— Start of Source material —

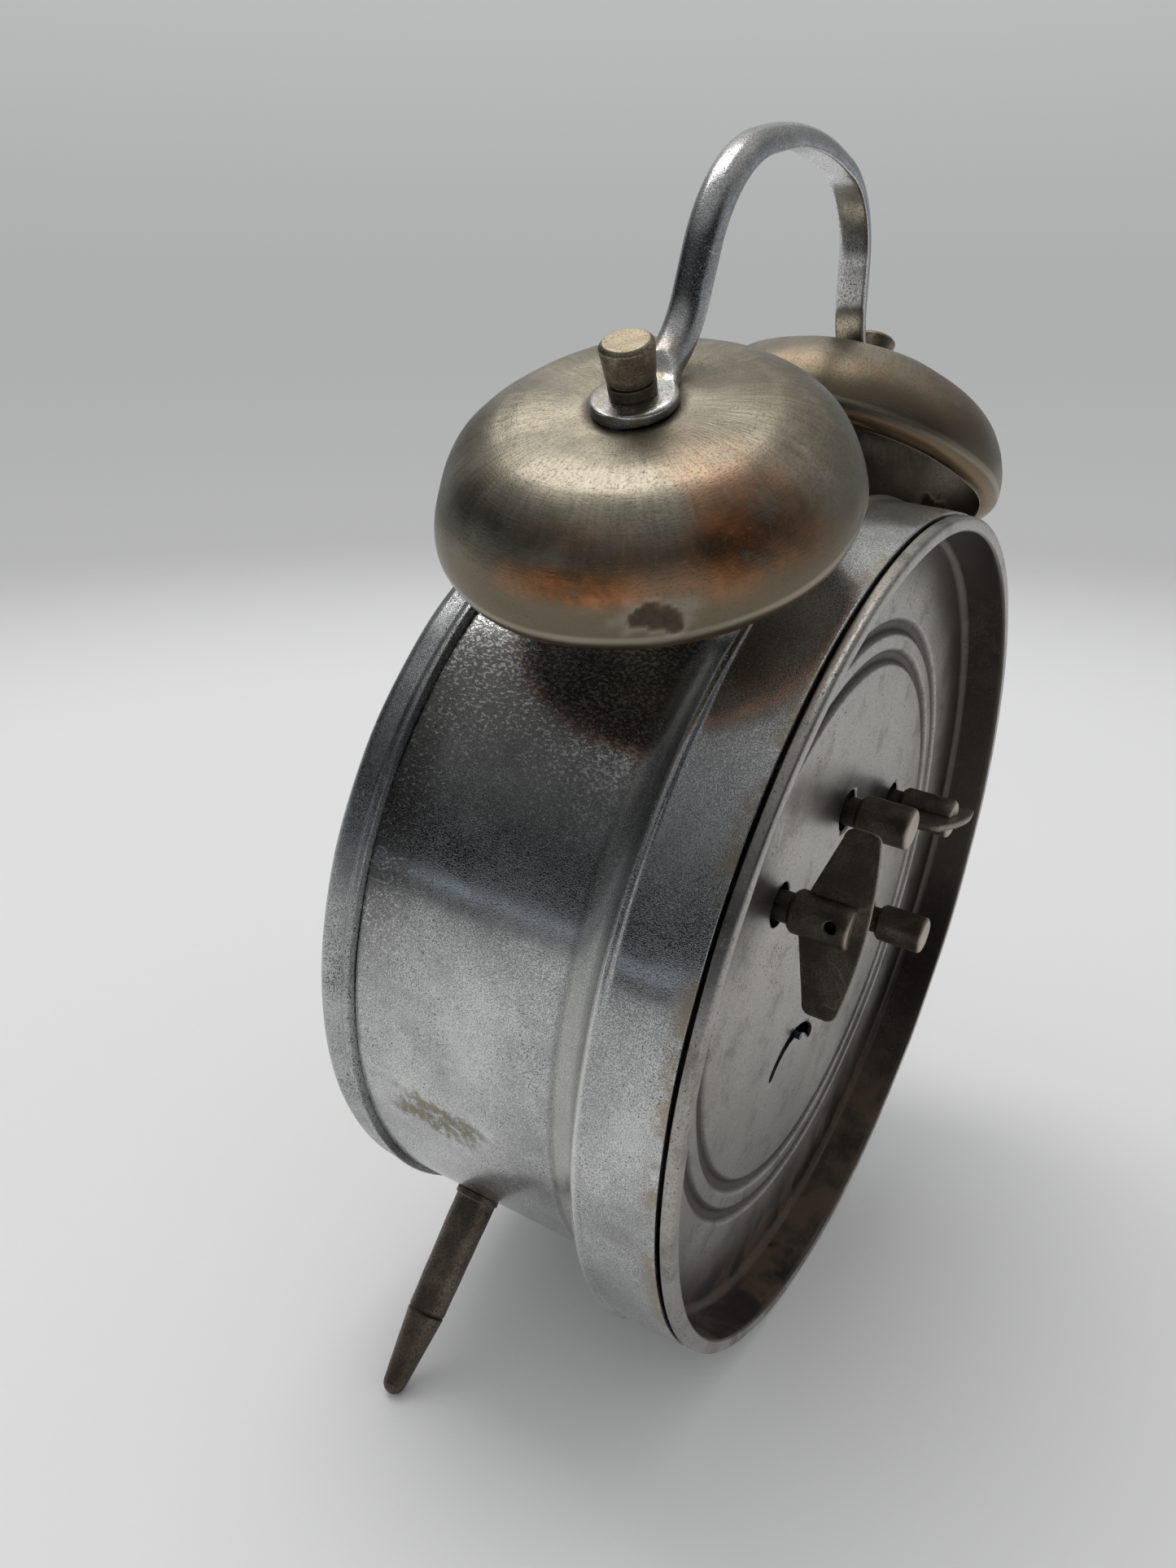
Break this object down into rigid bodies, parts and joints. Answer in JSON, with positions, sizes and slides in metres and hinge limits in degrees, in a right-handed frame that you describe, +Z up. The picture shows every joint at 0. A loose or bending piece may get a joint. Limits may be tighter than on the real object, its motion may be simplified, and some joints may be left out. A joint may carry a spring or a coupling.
{
  "type": "twin-bell alarm clock",
  "caption": "Wind-up twin-bell alarm clock: round metal drum leaning back on peg feet, two cup bells, carrying handle, winding keys and setting knobs behind.",
  "frame": {"origin": "on the ground, under the middle of the overall box", "axes": "+Z up, +X to the right seen from the dial, dial faces -Y and leans back, keys face +Y"},
  "size_m": [0.1108, 0.0604, 0.1505],
  "materials": {
    "case_nickel": "worn nickel plate, speckled and pitted",
    "bezel_nickel": "worn nickel plate",
    "cover_steel": "warm satin plate",
    "bell_metal": "brushed warm nickel with coppery wear",
    "handle_chrome": "polished, worn at the roots",
    "nut_bronze": "tarnished, pale worn top",
    "key_bronze": "dark tarnished",
    "foot_bronze": "dark tarnished",
    "glass": "clear",
    "dial_paint": "matt cream",
    "dial_ring": "satin",
    "hand_black": "satin black",
    "hand_red": "satin red",
    "brass_wheels": "bright brass",
    "arbor_steel": "polished steel",
    "blue_steel": "blued spring steel"
  },
  "bodies": {
    "clock": {"alarm_mainspring": "blue_steel", "back_cover": "cover_steel", "back_plate": "brass_wheels", "bell_left": "bell_metal", "bell_nut_left": "nut_bronze", "bell_nut_right": "nut_bronze", "bell_post_left": "arbor_steel", "bell_post_right": "arbor_steel", "bell_right": "bell_metal", "case_barrel": "case_nickel", "dial": "dial_paint", "dial_ring": "dial_ring", "foot_left": "foot_bronze", "foot_nuts": "arbor_steel", "foot_right": "foot_bronze", "frame_pillars": "arbor_steel", "front_bezel": "bezel_nickel", "front_glass": "glass", "front_plate": "brass_wheels", "hairspring": "blue_steel", "handle": "handle_chrome", "pillar_nuts": "arbor_steel", "time_mainspring": "blue_steel"},
    "time_key": {"time_key_hub": "key_bronze", "time_key_wing": "key_bronze", "time_winding_arbor": "arbor_steel", "time_ratchet": "arbor_steel"},
    "alarm_key": {"alarm_key_hub": "key_bronze", "alarm_key_wing": "key_bronze", "alarm_winding_arbor": "arbor_steel", "alarm_ratchet": "arbor_steel"},
    "time_great_wheel": {"time_great_wheel": "brass_wheels"},
    "time_click": {"time_click": "arbor_steel"},
    "alarm_great_wheel": {"alarm_great_wheel": "brass_wheels"},
    "alarm_click": {"alarm_click": "arbor_steel"},
    "centre_arbor": {"centre_arbor": "arbor_steel", "centre_wheel": "brass_wheels"},
    "third_arbor": {"third_arbor": "arbor_steel", "third_wheel": "brass_wheels"},
    "fourth_arbor": {"fourth_arbor": "arbor_steel", "fourth_wheel": "brass_wheels"},
    "escape_wheel": {"escape_wheel": "arbor_steel"},
    "pallet_fork": {"pallet_fork": "brass_wheels"},
    "balance_wheel": {"balance_wheel": "brass_wheels"},
    "regulator": {"regulator": "brass_wheels"},
    "minute_hand": {"cannon_pinion": "brass_wheels", "minute_hand": "hand_black"},
    "minute_wheel": {"minute_wheel": "brass_wheels"},
    "hour_hand": {"hour_wheel": "brass_wheels", "hour_hand": "hand_black"},
    "alarm_hand": {"alarm_wheel": "brass_wheels", "alarm_hand": "hand_red"},
    "time_set_knob": {"time_set_knob": "key_bronze", "time_set_arbor": "arbor_steel"},
    "alarm_set_knob": {"alarm_set_knob": "key_bronze", "alarm_set_arbor": "arbor_steel"},
    "alarm_escape_wheel": {"alarm_escape_wheel": "arbor_steel"},
    "hammer": {"hammer_arm": "arbor_steel", "hammer_head": "arbor_steel"}
  },
  "joints": [
    {"name": "time_key_wind", "type": "hinge", "parent": "clock", "child": "time_key", "pos_m": [0.02, 0.02561, 0.06564], "axis": [0, 0.9945, -0.1045], "range_deg": [-2880, 0]},
    {"name": "alarm_key_wind", "type": "hinge", "parent": "clock", "child": "alarm_key", "pos_m": [-0.02, 0.02561, 0.06564], "axis": [0, 0.9945, -0.1045], "range_deg": [-1800, 0]},
    {"name": "time_great_wheel_turn", "type": "hinge", "parent": "clock", "child": "time_great_wheel", "pos_m": [0.02, -0.00473, 0.06883], "axis": [0, 0.9945, -0.1045], "continuous": true},
    {"name": "time_click_lift", "type": "hinge", "parent": "time_great_wheel", "child": "time_click", "pos_m": [0.029, -0.00324, 0.06867], "axis": [0, 0.9945, -0.1045], "range_deg": [0, 12], "stiffness_Nm_per_rad": 0.0002},
    {"name": "alarm_great_wheel_turn", "type": "hinge", "parent": "clock", "child": "alarm_great_wheel", "pos_m": [-0.02, -0.00473, 0.06883], "axis": [0, 0.9945, -0.1045], "continuous": true},
    {"name": "alarm_click_lift", "type": "hinge", "parent": "alarm_great_wheel", "child": "alarm_click", "pos_m": [-0.011, -0.00324, 0.06867], "axis": [0, 0.9945, -0.1045], "range_deg": [0, 12], "stiffness_Nm_per_rad": 0.0002},
    {"name": "centre_arbor_turn", "type": "hinge", "parent": "clock", "child": "centre_arbor", "pos_m": [0, 0.00455, 0.05659], "axis": [0, 0.9945, -0.1045], "continuous": true},
    {"name": "third_arbor_turn", "type": "hinge", "parent": "clock", "child": "third_arbor", "pos_m": [0.01298, 0.0036, 0.04756], "axis": [0, 0.9945, -0.1045], "continuous": true},
    {"name": "fourth_arbor_turn", "type": "hinge", "parent": "clock", "child": "fourth_arbor", "pos_m": [0.01978, 0.00236, 0.03584], "axis": [0, 0.9945, -0.1045], "continuous": true},
    {"name": "escape_wheel_turn", "type": "hinge", "parent": "clock", "child": "escape_wheel", "pos_m": [0.02149, 0.00135, 0.02615], "axis": [0, 0.9945, -0.1045], "continuous": true},
    {"name": "pallet_fork_rock", "type": "hinge", "parent": "clock", "child": "pallet_fork", "pos_m": [0.0136, -0.00558, 0.02719], "axis": [0, 0.9945, -0.1045], "range_deg": [-8, 8]},
    {"name": "balance_swing", "type": "hinge", "parent": "clock", "child": "balance_wheel", "pos_m": [0.0052, -0.00187, 0.03384], "axis": [0, 0.9945, -0.1045], "range_deg": [-150, 150], "stiffness_Nm_per_rad": 0.000002},
    {"name": "regulator_shift", "type": "hinge", "parent": "clock", "child": "regulator", "pos_m": [0.0052, 0.01305, 0.03227], "axis": [0, 0.9945, -0.1045], "range_deg": [-38, 38]},
    {"name": "minute_hand_turn", "type": "hinge", "parent": "clock", "child": "minute_hand", "pos_m": [0, -0.02032, 0.0592], "axis": [0, 0.9945, -0.1045], "continuous": true},
    {"name": "minute_wheel_turn", "type": "hinge", "parent": "clock", "child": "minute_wheel", "pos_m": [-0.009, -0.0122, 0.05037], "axis": [0, 0.9945, -0.1045], "continuous": true},
    {"name": "hour_hand_turn", "type": "hinge", "parent": "clock", "child": "hour_hand", "pos_m": [0, -0.01932, 0.0591], "axis": [0, 0.9945, -0.1045], "continuous": true},
    {"name": "time_set_turn", "type": "hinge", "parent": "clock", "child": "time_set_knob", "pos_m": [-0.021, 0.0236, 0.04654], "axis": [0, 0.9945, -0.1045], "continuous": true},
    {"name": "alarm_hand_turn", "type": "hinge", "parent": "clock", "child": "alarm_hand", "pos_m": [0, -0.01833, 0.05899], "axis": [0, 0.9945, -0.1045], "continuous": true},
    {"name": "alarm_set_turn", "type": "hinge", "parent": "clock", "child": "alarm_set_knob", "pos_m": [0, 0.02616, 0.07091], "axis": [0, 0.9945, -0.1045], "continuous": true},
    {"name": "alarm_escape_wheel_turn", "type": "hinge", "parent": "clock", "child": "alarm_escape_wheel", "pos_m": [-0.00715, 0.00718, 0.08165], "axis": [0, 0.9945, -0.1045], "continuous": true},
    {"name": "hammer_swing", "type": "hinge", "parent": "clock", "child": "hammer", "pos_m": [0, 0.00302, 0.08993], "axis": [0, 0.9945, -0.1045], "range_deg": [-6, 6]}
  ],
  "couplings": [
    {"joint": "third_arbor_turn", "follows": "fourth_arbor_turn", "ratio": -0.13333},
    {"joint": "centre_arbor_turn", "follows": "fourth_arbor_turn", "ratio": 0.016667},
    {"joint": "time_great_wheel_turn", "follows": "fourth_arbor_turn", "ratio": -0.0041667},
    {"joint": "escape_wheel_turn", "follows": "fourth_arbor_turn", "ratio": -10},
    {"joint": "minute_wheel_turn", "follows": "minute_hand_turn", "ratio": -0.33333},
    {"joint": "hour_hand_turn", "follows": "minute_hand_turn", "ratio": 0.083333},
    {"joint": "time_set_turn", "follows": "minute_hand_turn", "ratio": 1},
    {"joint": "alarm_set_turn", "follows": "alarm_hand_turn", "ratio": -2},
    {"joint": "alarm_escape_wheel_turn", "follows": "alarm_great_wheel_turn", "ratio": -8.5}
  ]
}
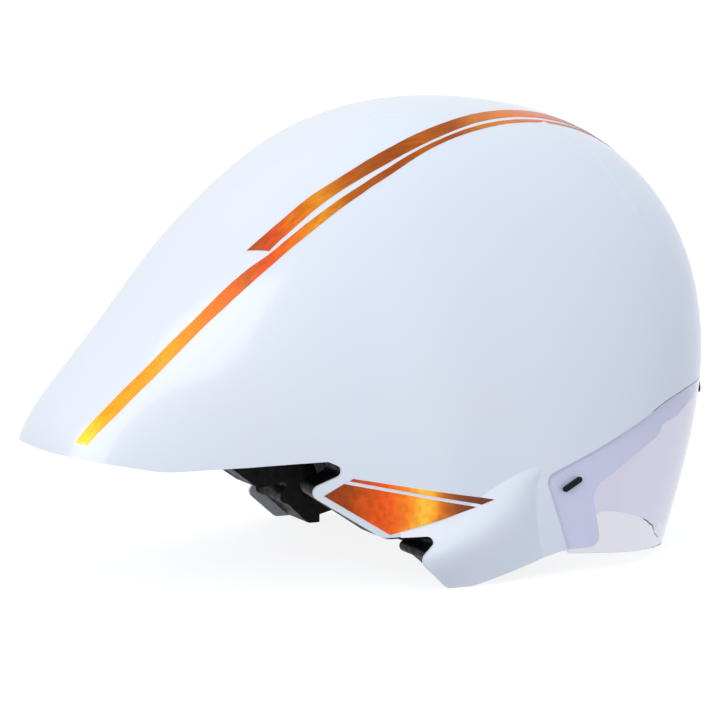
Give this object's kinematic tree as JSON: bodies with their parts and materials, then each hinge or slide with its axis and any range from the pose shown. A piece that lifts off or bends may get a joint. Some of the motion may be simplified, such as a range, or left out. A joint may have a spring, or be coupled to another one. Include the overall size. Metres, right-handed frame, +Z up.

— End of Source material —

◆ Task description:
Copy out every line of the data that includes the word "materials".

◆ In response:
  "materials": {
Give this object's kinematic tree as JSON: bodies with their parts and materials, then each hinge or slide with its axis and any range from the pose shown. A piece that lifts off or bends may get a joint. Some of the motion may be simplified, such as a range, or left out. A joint may have a spring, or be coupled to another one. Include the overall size. Metres, right-handed frame, +Z up.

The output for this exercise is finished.